Cécité: Aveugles, ils espèrent recouvrer la vue avec un implant rétinien

CHIRURGIE Une opération a permis à une patiente Britannique de revoir, après 30 années de cécité. Suscitant l’espoir chez de nombreux malades français…

Romain Scotto
Illustration d'une femme aveugle avec sa canne.
Illustration d'une femme aveugle avec sa canne. — JEAN-PIERRE MULLER / AFP

C’est une micropuce électronique de 3mm sur 3mm. Soit à peu près la taille d’un gros grain de sable. Implantée dans la rétine endommagée de Rhian Lewis, une patiente aveugle, cet outil technologique lui a permis de recouvrer la vue, six mois après son opération à Oxford. Dans un reportage de la BBC, on la voit désormais attraper des objets, distinguer des formes, ce qu’elle n’avait pas fait depuis 33 ans à cause d’une maladie de la rétine la privant de la vue.

L’implant Alpha IMS conçu par une société allemande est posé dans l’œil de la patiente. Il est connecté à un minuscule ordinateur glissé sous sa peau, derrière son oreille. Le système prend en fait le relais des cellules de la rétine endommagée qui devraient réagir à la lumière. Il envoie ainsi des flashes lumineux qui, parvenus au cerveau de Rhian Lewis, forment les images de ce qui se trouve face à elle.


Saluée dans le milieu médical, cette opération permet aussi d’entretenir l’espoir chez de nombreux patients aveugles. Ils sont « une centaine en France à souffrir de la même pathologie et à être potentiellement en demande d’un tel implant », explique le docteur Pierre-André Duval, chirurgien ophtalmologue à la clinique Sain-Jean de Montpellier. Seulement, les opérations de masse ne sont pas pour demain.

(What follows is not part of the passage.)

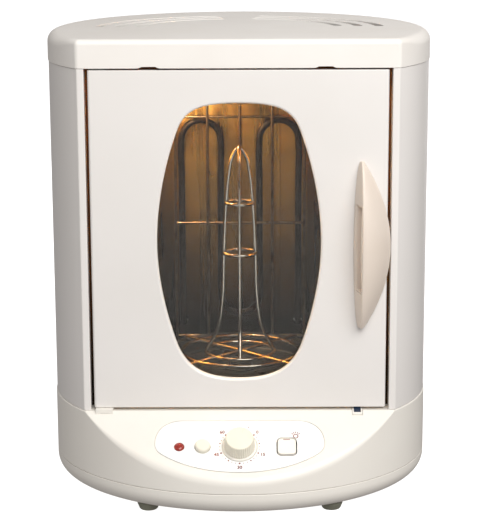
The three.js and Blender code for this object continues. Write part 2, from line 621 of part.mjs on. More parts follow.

« En fait, il faut déjà remplir certaines conditions pour être opérable, indique le médecin. Il faut une cécité totale. Le potentiel de patients est donc faible parce que souvent, leur vue décline progressivement jusqu’à la cécité. » Mais le principal frein est ailleurs. Actuellement, les autorités sanitaires françaises ne reconnaissent pas cet implant allemand, même s’il semble être le plus efficace sur le marché.

1500 pixels contre 60 pixels

Il existe bien un implant en France, Argus II, conçu par une société américaine. Celui-ci n’a pas le même principe de fonctionnement puisqu’il repose sur un appareillage assez lourd. Une caméra est fixée sur de grosses lunettes. Un câble placé dans l’œil permet de stimuler l’implant à la surface de la rétine pour une résolution d’image avoisinant les 60 pixels. Rien à voir avec l’œil bionique évoqué précédemment dont les images tournent autour de 1500 pixels. Par ailleurs, « quand on ferme les yeux avec l’implant allemand, l’image s’arrête. Pas avec l’autre. C’est beaucoup moins fatigant », observe le chirurgien*. Un troisième implant, français cette fois, existe enfin. Mais il fonctionne exactement comme l’américain.

Pour l’association de patients SOS rétinite France il n’y a pas photo. « L’implant allemand, c’est le meilleur, clame Monique Roux, la présidente atteinte d’une rétinite pigmentaire. Nous voulons qu’il bénéficie d’un agrément. Le problème, c’est que la France ne rembourse pas ces implants. » A 100.000 euros l’unité (un seul suffit pour les deux yeux), les patients n’ont donc pas forcément les moyens de se le procurer. Les deux autres implants bénéficient de leur côté d’une bourse du ministère dans le cadre du « forfait innovation », permettant la prise en charge à 100 % de 25 à 30 implants par an. L’immense majorité des patients se contentant d’une canne ou d’un chien.

Un chirurgien prêt à opérer

Pour convaincre les autorités, l’association entend donc financer 4 ou 5 implants. Les chirurgiens pourraient ainsi démontrer l’efficacité de l’Alpha IMS et obtenir son remboursement. Présent en juillet lors de l’opération à Oxford en tant qu’observateur, Pierre-André Duval a également réalisé en octobre une première implantation sur animal, en Allemagne. Si le financement est réuni, certains de ses patients pourraient donc bénéficier avant la fin de l’année de ce nouvel implant.

* Au sein de sa clinique privée de Montpellier, Pierre-André Duval travaille avec la société allemande dans le cadre d’un contrat de recherche. Mais il assure « ne pas percevoir d’argent » de cette société.